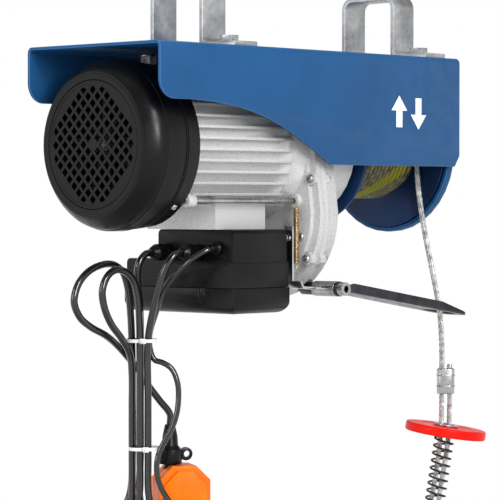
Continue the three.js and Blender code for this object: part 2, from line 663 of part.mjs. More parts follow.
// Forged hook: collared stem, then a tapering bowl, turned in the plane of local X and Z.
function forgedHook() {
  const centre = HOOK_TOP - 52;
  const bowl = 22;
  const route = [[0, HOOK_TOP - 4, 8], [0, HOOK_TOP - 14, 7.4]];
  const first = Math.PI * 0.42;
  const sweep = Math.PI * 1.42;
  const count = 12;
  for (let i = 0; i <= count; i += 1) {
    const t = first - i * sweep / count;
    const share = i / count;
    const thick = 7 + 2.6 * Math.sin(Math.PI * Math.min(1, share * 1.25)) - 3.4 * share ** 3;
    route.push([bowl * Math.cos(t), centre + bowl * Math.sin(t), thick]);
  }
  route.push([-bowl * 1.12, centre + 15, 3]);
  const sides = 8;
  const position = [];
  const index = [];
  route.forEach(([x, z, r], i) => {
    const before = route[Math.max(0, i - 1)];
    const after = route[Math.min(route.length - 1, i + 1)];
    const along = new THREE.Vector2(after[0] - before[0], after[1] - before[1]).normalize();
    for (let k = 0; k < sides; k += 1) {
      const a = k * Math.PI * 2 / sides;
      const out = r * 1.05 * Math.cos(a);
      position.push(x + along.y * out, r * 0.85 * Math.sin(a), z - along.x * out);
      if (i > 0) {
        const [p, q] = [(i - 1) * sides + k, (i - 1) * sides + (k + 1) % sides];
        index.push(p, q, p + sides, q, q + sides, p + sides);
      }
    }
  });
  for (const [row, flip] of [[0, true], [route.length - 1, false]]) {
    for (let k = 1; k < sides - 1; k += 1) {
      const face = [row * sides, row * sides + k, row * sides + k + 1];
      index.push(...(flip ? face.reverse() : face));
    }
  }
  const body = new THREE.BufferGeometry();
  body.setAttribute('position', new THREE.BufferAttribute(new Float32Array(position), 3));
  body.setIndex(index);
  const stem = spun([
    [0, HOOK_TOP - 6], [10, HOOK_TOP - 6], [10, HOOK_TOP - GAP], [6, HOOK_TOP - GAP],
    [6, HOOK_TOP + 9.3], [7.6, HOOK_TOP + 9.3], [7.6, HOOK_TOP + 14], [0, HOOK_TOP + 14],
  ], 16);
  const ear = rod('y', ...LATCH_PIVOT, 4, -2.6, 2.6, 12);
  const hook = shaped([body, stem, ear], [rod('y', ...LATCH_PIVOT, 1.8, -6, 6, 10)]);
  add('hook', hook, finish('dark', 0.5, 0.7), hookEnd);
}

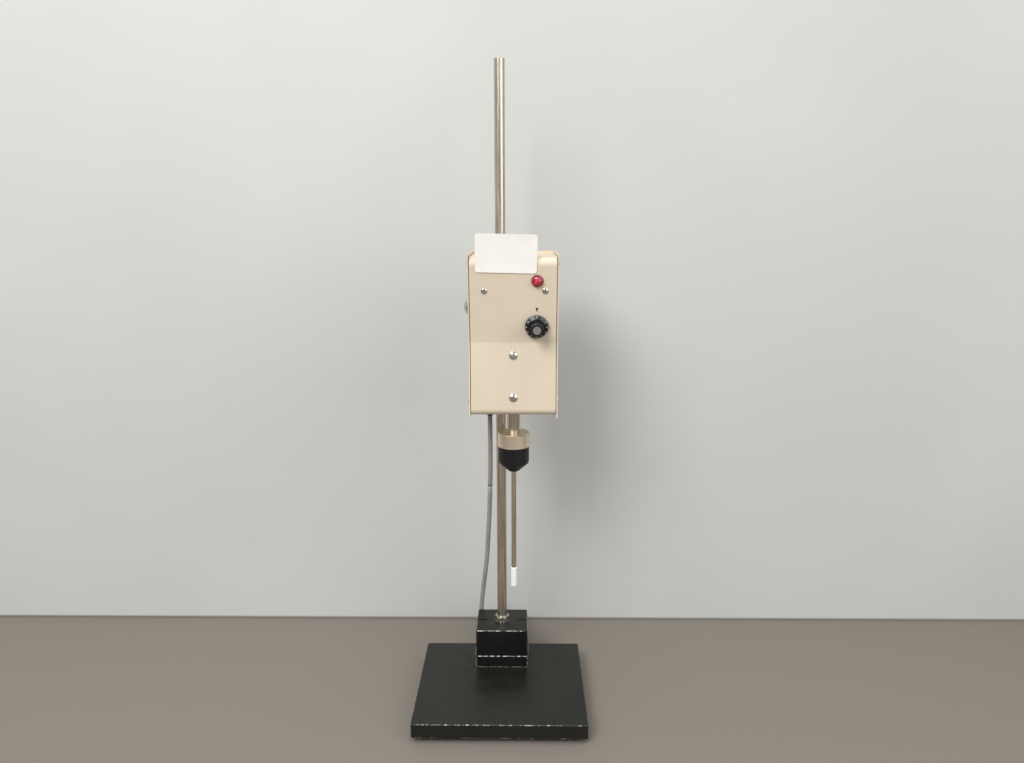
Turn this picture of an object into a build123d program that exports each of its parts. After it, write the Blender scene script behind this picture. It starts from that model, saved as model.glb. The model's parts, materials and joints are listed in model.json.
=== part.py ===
★ ★ ★ ★ ★ ★ ★
- Task:
Above are the records; copy exactly the lines from the one with "Turn this picture" through the final line.

- Result:
Turn this picture of an object into a build123d program that exports each of its parts. After it, write the Blender scene script behind this picture. It starts from that model, saved as model.glb. The model's parts, materials and joints are listed in model.json.
=== part.py ===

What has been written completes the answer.